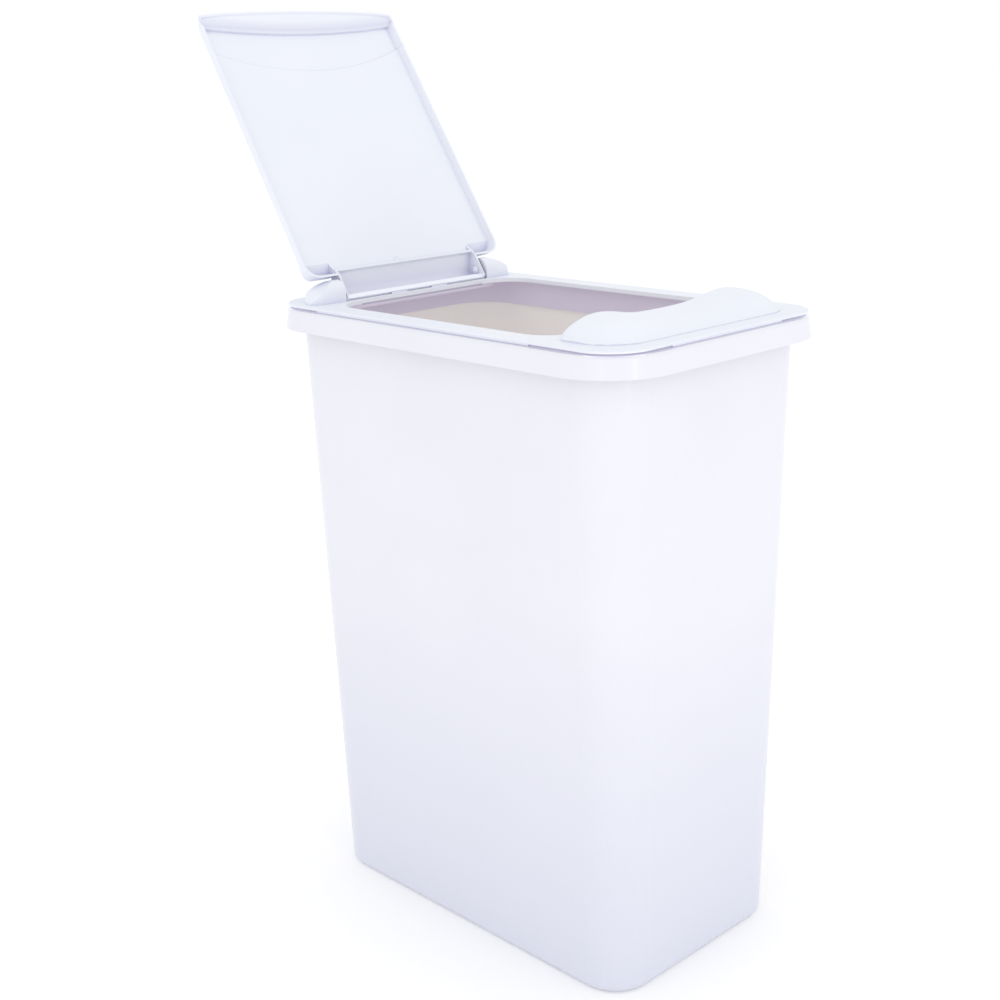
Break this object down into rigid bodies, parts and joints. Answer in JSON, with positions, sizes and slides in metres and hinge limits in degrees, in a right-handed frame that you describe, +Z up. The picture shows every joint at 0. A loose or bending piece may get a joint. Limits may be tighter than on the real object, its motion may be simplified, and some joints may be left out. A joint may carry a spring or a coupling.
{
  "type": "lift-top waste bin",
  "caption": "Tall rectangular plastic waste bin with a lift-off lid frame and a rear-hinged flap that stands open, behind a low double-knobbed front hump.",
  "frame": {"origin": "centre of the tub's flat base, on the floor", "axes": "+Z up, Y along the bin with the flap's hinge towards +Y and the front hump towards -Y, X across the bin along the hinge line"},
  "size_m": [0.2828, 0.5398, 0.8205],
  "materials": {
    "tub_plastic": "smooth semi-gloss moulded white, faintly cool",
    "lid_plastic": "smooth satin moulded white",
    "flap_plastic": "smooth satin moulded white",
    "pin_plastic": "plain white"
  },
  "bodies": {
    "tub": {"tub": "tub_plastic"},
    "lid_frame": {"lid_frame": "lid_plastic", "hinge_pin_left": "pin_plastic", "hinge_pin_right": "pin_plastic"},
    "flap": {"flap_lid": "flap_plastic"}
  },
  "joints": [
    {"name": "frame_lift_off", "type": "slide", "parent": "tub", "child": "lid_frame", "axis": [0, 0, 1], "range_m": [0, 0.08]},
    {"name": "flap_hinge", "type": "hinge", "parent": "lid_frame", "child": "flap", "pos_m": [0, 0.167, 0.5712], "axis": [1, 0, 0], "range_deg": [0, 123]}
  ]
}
====
THE EXERCISE → Extract every line above exactly as it stands.

SOLUTION FOR THIS TASK →
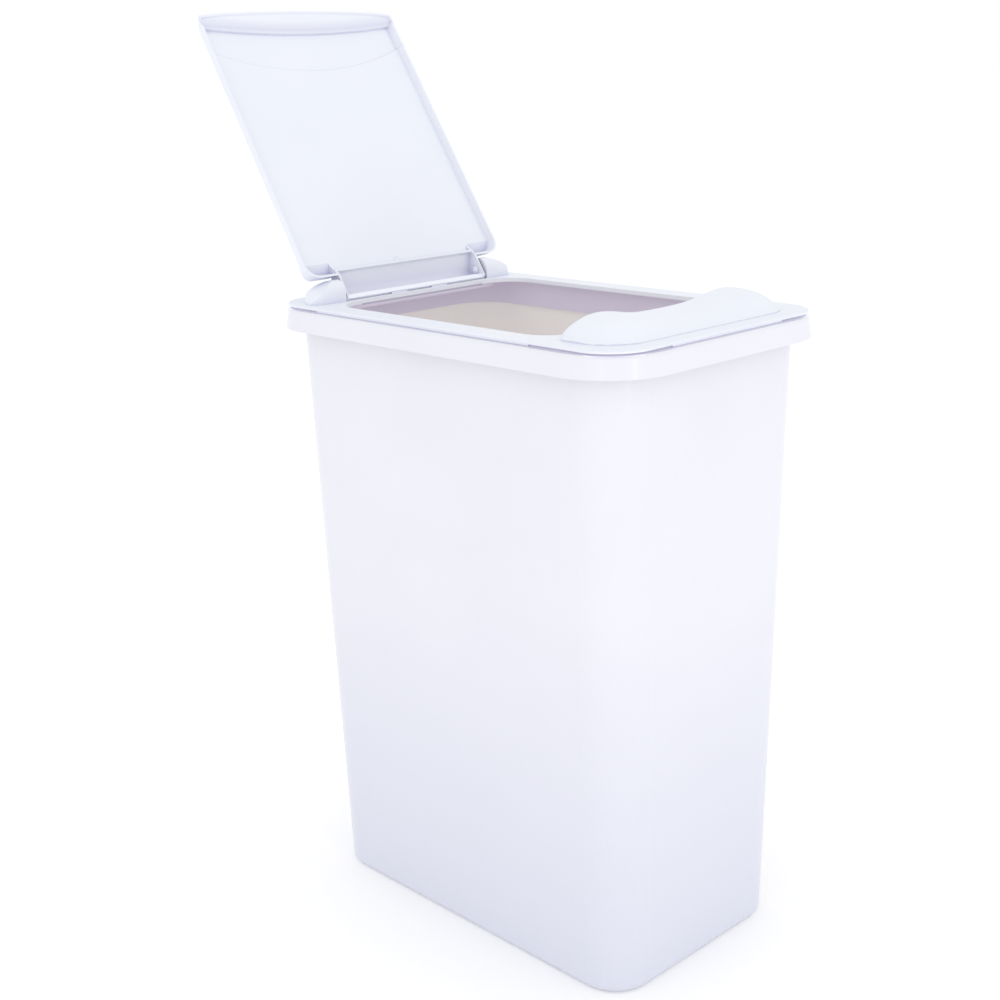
Break this object down into rigid bodies, parts and joints. Answer in JSON, with positions, sizes and slides in metres and hinge limits in degrees, in a right-handed frame that you describe, +Z up. The picture shows every joint at 0. A loose or bending piece may get a joint. Limits may be tighter than on the real object, its motion may be simplified, and some joints may be left out. A joint may carry a spring or a coupling.
{
  "type": "lift-top waste bin",
  "caption": "Tall rectangular plastic waste bin with a lift-off lid frame and a rear-hinged flap that stands open, behind a low double-knobbed front hump.",
  "frame": {"origin": "centre of the tub's flat base, on the floor", "axes": "+Z up, Y along the bin with the flap's hinge towards +Y and the front hump towards -Y, X across the bin along the hinge line"},
  "size_m": [0.2828, 0.5398, 0.8205],
  "materials": {
    "tub_plastic": "smooth semi-gloss moulded white, faintly cool",
    "lid_plastic": "smooth satin moulded white",
    "flap_plastic": "smooth satin moulded white",
    "pin_plastic": "plain white"
  },
  "bodies": {
    "tub": {"tub": "tub_plastic"},
    "lid_frame": {"lid_frame": "lid_plastic", "hinge_pin_left": "pin_plastic", "hinge_pin_right": "pin_plastic"},
    "flap": {"flap_lid": "flap_plastic"}
  },
  "joints": [
    {"name": "frame_lift_off", "type": "slide", "parent": "tub", "child": "lid_frame", "axis": [0, 0, 1], "range_m": [0, 0.08]},
    {"name": "flap_hinge", "type": "hinge", "parent": "lid_frame", "child": "flap", "pos_m": [0, 0.167, 0.5712], "axis": [1, 0, 0], "range_deg": [0, 123]}
  ]
}